Around four shipments of Pakistani wheat have been sold with two shipments said to be going to Kenya, they said. About 200,000 tonnes may have been sold.
The sales were priced between $188 and $190 a tonne fob Pakistani ports. Shipments are expected to start in mid February, the traders said.
Pakistan in the last year only exported about 600,000 tonnes of wheat, with about 400,000 tonnes going to Afghanistan, according to the U.S. Department of Agriculture.
But a bumper harvest in 2017 means the country is exporting stocks with the help of a new government incentive programme, traders said.

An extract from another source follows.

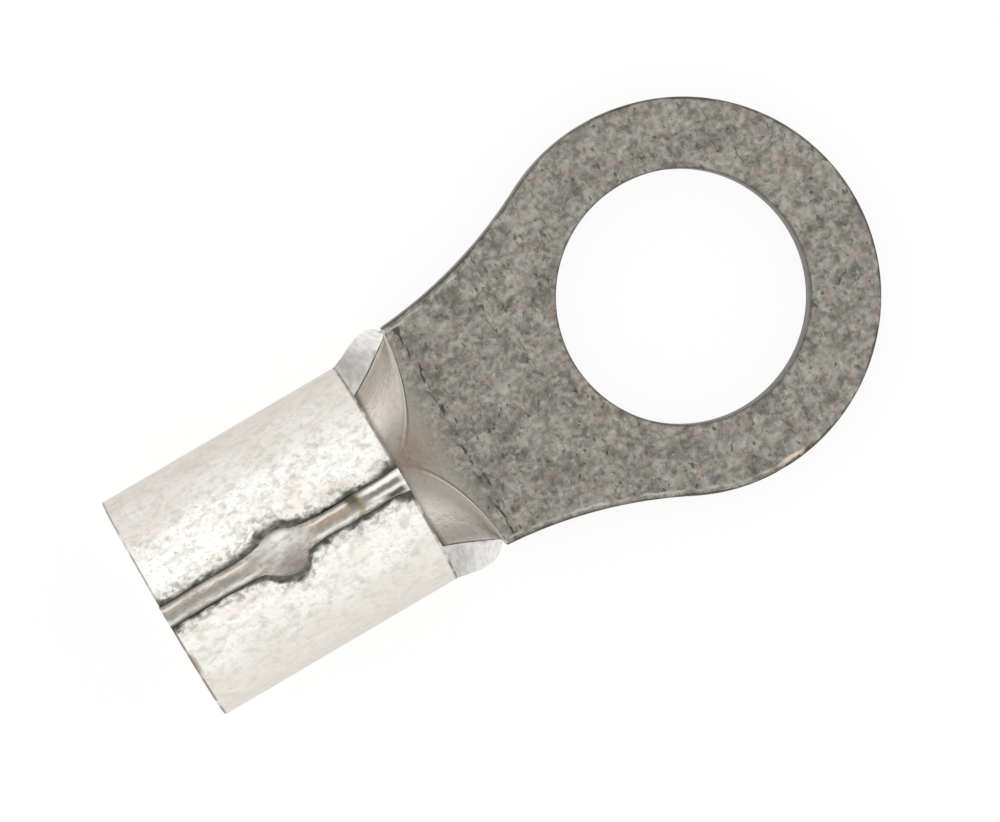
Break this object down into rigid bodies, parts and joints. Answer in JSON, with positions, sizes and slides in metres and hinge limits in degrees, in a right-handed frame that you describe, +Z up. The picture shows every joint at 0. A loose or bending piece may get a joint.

A Pakistani cabinet committee in December approved a programme to export 2 million tonnes of wheat in the current financial year, with 1.5 million tonnes coming from the state of Punjab and 500,000 tonnes from the state of Sindh, Pakistan’s Ministry of Information said on its Twitter account in December.
“There is currently considerable interest in the wheat and substantial sales have already been made,” one trader said. “An export subsidy is involved and details of this are expected to be clarified in the next couple of weeks and shipments are expected to start around Feb. 15.”
“There is interest in the wheat including from importers in Malaysia, Myanmar, Sri Lanka, and the United Arab Emirates. Some container loads have also been sold.”
Another trader added: “Talks are being held this week about Pakistani wheat with importers all over Asia. It is being regarded as a cheap addition to supplies from the Black Sea region.”